Tally the lines in the records underneath that contain the string "shown", and state the figure by itself.

Given data ->
(begin)

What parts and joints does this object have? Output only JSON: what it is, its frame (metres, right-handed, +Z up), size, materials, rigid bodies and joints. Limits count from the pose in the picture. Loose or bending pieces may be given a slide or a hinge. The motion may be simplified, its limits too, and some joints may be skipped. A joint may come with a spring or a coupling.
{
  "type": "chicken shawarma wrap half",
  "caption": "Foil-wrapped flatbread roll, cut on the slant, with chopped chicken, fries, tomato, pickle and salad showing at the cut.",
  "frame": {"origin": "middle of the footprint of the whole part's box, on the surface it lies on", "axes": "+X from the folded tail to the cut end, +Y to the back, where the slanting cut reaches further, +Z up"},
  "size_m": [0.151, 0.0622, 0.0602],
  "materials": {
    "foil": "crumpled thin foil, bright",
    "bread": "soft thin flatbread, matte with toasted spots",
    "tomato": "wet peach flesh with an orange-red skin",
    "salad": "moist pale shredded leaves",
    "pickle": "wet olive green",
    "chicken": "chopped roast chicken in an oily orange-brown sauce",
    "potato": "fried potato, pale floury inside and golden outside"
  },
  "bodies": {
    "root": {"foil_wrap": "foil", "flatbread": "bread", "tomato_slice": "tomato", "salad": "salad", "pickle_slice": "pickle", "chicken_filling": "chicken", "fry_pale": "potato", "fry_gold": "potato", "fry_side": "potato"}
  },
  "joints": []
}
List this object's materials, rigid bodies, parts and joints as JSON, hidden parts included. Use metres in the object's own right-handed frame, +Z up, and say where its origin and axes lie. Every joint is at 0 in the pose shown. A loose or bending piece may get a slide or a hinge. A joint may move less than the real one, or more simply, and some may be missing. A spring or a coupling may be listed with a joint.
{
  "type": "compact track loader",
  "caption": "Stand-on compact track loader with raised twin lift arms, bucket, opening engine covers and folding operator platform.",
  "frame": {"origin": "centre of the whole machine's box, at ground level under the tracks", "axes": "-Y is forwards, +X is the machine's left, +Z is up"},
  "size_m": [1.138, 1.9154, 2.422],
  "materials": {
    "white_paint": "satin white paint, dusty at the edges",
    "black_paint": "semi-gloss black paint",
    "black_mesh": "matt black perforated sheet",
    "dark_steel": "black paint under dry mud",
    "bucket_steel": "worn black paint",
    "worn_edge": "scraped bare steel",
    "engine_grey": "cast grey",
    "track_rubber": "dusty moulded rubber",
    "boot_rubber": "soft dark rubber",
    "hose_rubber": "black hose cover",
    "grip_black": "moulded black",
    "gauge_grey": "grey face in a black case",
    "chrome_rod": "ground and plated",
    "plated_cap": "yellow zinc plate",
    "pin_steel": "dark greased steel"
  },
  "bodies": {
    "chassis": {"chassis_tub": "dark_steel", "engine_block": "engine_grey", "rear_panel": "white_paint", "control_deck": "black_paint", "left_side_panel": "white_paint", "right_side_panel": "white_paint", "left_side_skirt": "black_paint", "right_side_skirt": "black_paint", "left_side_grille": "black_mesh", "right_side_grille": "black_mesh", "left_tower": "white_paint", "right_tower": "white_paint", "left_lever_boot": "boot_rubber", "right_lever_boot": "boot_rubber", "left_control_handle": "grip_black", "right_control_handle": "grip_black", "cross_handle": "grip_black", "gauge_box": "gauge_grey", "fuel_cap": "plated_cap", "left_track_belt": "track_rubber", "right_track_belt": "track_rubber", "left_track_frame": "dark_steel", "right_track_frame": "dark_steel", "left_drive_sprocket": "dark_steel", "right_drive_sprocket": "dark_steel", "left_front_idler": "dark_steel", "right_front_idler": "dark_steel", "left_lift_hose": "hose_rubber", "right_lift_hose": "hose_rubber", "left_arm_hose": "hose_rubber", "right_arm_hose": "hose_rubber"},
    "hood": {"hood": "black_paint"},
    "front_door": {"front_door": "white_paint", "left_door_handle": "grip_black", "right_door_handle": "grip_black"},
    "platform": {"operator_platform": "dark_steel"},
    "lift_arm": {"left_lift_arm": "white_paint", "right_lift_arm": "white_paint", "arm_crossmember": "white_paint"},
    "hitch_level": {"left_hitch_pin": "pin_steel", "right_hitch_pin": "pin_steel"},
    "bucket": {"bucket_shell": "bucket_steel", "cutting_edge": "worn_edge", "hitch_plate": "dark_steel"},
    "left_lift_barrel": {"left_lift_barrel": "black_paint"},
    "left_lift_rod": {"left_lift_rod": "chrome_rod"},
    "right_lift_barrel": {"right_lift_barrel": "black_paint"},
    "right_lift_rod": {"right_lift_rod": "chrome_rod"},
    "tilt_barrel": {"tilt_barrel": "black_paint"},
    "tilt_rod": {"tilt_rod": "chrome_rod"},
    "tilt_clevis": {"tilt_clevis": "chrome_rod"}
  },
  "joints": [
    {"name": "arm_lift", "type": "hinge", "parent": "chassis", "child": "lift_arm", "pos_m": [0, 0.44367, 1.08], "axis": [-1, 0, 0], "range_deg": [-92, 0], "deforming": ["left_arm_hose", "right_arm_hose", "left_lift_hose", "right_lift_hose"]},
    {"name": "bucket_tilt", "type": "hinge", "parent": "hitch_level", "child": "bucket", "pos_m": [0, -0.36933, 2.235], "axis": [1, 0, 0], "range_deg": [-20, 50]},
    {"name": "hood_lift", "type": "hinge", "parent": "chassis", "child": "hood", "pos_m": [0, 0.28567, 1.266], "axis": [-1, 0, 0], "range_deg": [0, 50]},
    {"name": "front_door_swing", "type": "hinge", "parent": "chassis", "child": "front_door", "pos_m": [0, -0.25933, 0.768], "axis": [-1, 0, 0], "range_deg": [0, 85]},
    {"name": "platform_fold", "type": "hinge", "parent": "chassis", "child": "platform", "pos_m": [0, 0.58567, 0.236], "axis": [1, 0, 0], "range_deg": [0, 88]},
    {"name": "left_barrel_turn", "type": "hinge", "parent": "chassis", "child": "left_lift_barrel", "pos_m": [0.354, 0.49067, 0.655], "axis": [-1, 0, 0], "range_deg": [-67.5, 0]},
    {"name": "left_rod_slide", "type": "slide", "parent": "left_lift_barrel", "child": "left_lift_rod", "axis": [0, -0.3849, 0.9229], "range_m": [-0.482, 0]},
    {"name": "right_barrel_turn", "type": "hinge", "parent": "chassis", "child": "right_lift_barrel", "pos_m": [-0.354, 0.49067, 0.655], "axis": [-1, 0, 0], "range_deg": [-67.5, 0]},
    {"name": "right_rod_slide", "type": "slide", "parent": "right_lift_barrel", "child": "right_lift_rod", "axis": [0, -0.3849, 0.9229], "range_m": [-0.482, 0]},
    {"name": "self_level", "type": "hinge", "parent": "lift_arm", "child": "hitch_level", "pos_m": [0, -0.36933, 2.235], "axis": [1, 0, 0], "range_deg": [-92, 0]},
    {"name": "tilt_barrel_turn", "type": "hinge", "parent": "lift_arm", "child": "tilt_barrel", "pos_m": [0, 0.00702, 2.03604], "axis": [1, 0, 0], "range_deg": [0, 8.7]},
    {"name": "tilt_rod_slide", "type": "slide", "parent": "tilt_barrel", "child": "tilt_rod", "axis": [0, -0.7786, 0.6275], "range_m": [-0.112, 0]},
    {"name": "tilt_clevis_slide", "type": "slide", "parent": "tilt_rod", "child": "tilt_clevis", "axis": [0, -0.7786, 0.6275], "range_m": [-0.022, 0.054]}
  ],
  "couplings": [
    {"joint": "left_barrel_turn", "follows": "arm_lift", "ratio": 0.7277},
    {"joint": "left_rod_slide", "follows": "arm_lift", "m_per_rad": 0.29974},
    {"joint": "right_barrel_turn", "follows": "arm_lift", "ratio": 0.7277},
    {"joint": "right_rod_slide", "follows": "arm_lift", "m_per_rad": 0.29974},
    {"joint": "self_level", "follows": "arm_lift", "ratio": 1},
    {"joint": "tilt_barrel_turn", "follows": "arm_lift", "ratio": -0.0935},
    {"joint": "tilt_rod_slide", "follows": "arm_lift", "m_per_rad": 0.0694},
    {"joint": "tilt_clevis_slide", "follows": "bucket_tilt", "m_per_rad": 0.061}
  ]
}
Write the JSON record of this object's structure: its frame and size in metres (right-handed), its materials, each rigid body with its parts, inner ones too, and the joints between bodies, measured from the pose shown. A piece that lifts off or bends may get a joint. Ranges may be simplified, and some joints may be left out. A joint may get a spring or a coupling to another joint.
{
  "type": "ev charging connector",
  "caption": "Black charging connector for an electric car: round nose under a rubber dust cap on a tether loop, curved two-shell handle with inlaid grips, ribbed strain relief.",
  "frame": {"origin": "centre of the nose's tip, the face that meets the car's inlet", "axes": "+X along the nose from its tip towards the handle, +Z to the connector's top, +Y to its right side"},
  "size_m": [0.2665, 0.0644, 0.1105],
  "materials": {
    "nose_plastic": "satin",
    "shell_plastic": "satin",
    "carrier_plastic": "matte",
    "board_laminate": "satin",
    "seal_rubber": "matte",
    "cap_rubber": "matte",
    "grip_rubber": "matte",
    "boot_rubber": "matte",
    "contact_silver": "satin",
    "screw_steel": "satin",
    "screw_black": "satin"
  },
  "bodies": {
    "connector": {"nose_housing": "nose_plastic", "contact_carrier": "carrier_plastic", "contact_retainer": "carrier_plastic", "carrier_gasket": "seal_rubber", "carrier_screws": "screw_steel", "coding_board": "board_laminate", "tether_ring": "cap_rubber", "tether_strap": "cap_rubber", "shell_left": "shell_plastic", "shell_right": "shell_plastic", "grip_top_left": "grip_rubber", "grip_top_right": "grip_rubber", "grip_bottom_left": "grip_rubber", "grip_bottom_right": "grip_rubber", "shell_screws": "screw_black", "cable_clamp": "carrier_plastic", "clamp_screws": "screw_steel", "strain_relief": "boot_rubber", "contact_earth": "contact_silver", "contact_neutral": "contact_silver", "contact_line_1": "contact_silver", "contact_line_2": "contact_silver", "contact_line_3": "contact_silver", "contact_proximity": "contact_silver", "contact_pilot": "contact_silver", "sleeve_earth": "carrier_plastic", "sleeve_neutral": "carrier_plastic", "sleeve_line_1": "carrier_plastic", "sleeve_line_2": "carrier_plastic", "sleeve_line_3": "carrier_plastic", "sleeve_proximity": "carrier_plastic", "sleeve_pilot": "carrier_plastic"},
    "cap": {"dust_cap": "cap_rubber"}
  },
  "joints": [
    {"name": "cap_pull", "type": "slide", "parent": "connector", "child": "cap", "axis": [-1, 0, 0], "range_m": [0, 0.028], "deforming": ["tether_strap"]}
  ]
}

(end)

Result of this task ->
2